Amor bandido

publicado na Ed_09_out/dez.2018 por
“Então louve, simplesmente louve, “Tá” chorando, louve, precisando, louve. “Tá” sofrendo, louve, não importa, louve. Teu louvor invade o céu.”
Com muito louvor – Cassiane

A vida tranquila de manicure não pareceu ser o suficiente. Ester se deparou com o amor no caminho que escolheu traçar. Mal sabia que esse mesmo amor a colocaria em uma cilada. Quem não conhece o símbolo do yin-yang? Aquele círculo metade preto e metade branco. Na parte branca há um pequeno círculo preto, e na parte preta um pequeno círculo branco. No sentido mais subjetivo, significa que há sempre o mal no bem e o bem no mal, seria assim a definição da cilada de Ester? Porque sinceramente, na bondade do amor dela, o mal caminhou de mãos dadas o tempo todo.

Com pesar, Ester me contou sobre a primeira vez que foi visitar um presídio masculino. Na época, era uma diaconisa – servente do senhor, que faz missões dentro da igreja e leva a palavra de Deus fora dela. A pedido de uma senhora, foi levar a palavra para o filho dela, preso por crimes como tráfico e homicídio. Ao chegar lá, de cara
se apaixonou.

— As pessoas falam que não existe amor à primeira vista! Mas existe sim!

Moreno, alto, bonito e sensual, ele não foi a solução para os problemas dela.

As tatuagens mal feitas nos músculos passavam despercebidas e eram indiferentes, pois Ester nunca gostou de tatuagem. Mas os olhos castanhos, eles sim chamaram sua atenção, a pele morena como chocolate também foi saboreada. Mas a paixão avassaladora dos dois logo foi deixada de lado pelas dívidas que precisavam ser pagas com drogas. Quando perguntei o motivo de ter levado a maconha a ele, com olhar baixo, arrependida, ela disse:

— A lábia! Ele pediu, e eu falei que não, insisti dizendo não. Ele disse que estava com dívida, que tinha de pagar e não tinha outro jeito. E eu acabei… cedendo.

Se é dos “carecas que elas gostam mais”, eu não sei. Mas Ester gostou e se apaixonou perdidamente por ele. Os cabelos cor de vinho de Ester realçam a pele clara que encaixou perfeitamente com o tom chocolate da pele dele. Como o yin-yang, eles eram nuances de uma mesma coisa, o mal habitando uma pitada de bem, e o bem carregando consigo a dor que era ter se envolvido com o mal.
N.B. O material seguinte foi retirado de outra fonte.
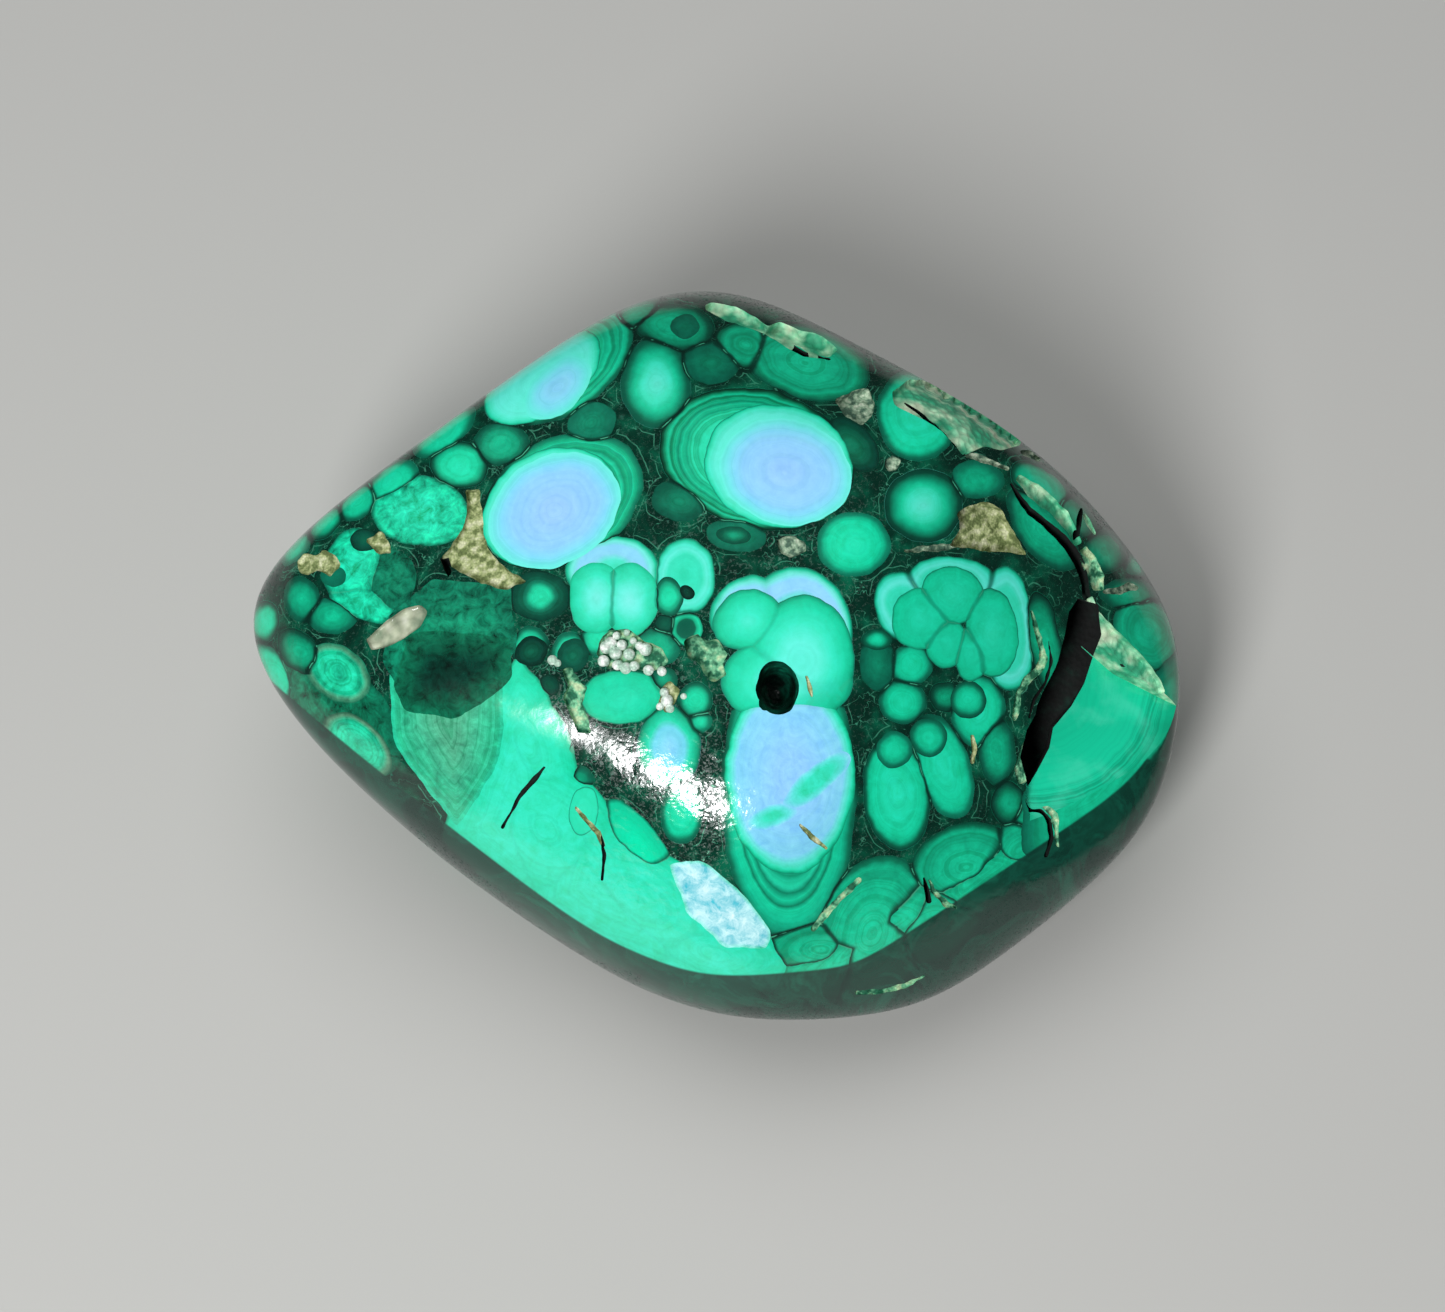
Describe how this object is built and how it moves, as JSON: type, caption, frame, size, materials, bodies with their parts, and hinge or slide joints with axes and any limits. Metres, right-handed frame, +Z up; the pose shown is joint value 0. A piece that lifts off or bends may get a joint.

Depois de dois anos o visitando e, na maior parte do tempo, levando droga, aos 37 anos, Ester foi pega, no ônibus, em um domingo qualquer. Ela teve a chance de mentir e dizer que a droga não a pertencia, mas optou pela honestidade, característica essencial que usa para se definir.

— Senti muita tristeza, mas eu sabia que isso iria acontecer um dia, e ele me impôs certo medo, ele sempre precisava de mais, e eu tinha medo que acontecesse algo aqui fora comigo ou até mesmo… — a respiração pesada — com meu filho.

Quando foi condenada há três anos e meio, o filho, Gabriel, tinha 12 anos, e Ester perdeu parte da adolescência dele. Hoje, com 24 anos, o garoto é rebelde e vive na vida de balada. Ester precisa carregar consigo todos os dias o peso de suas consequências, ela acredita que a rebeldia do filho é fruto dos atos cometidos quando foi presa, da ausência dela como mãe.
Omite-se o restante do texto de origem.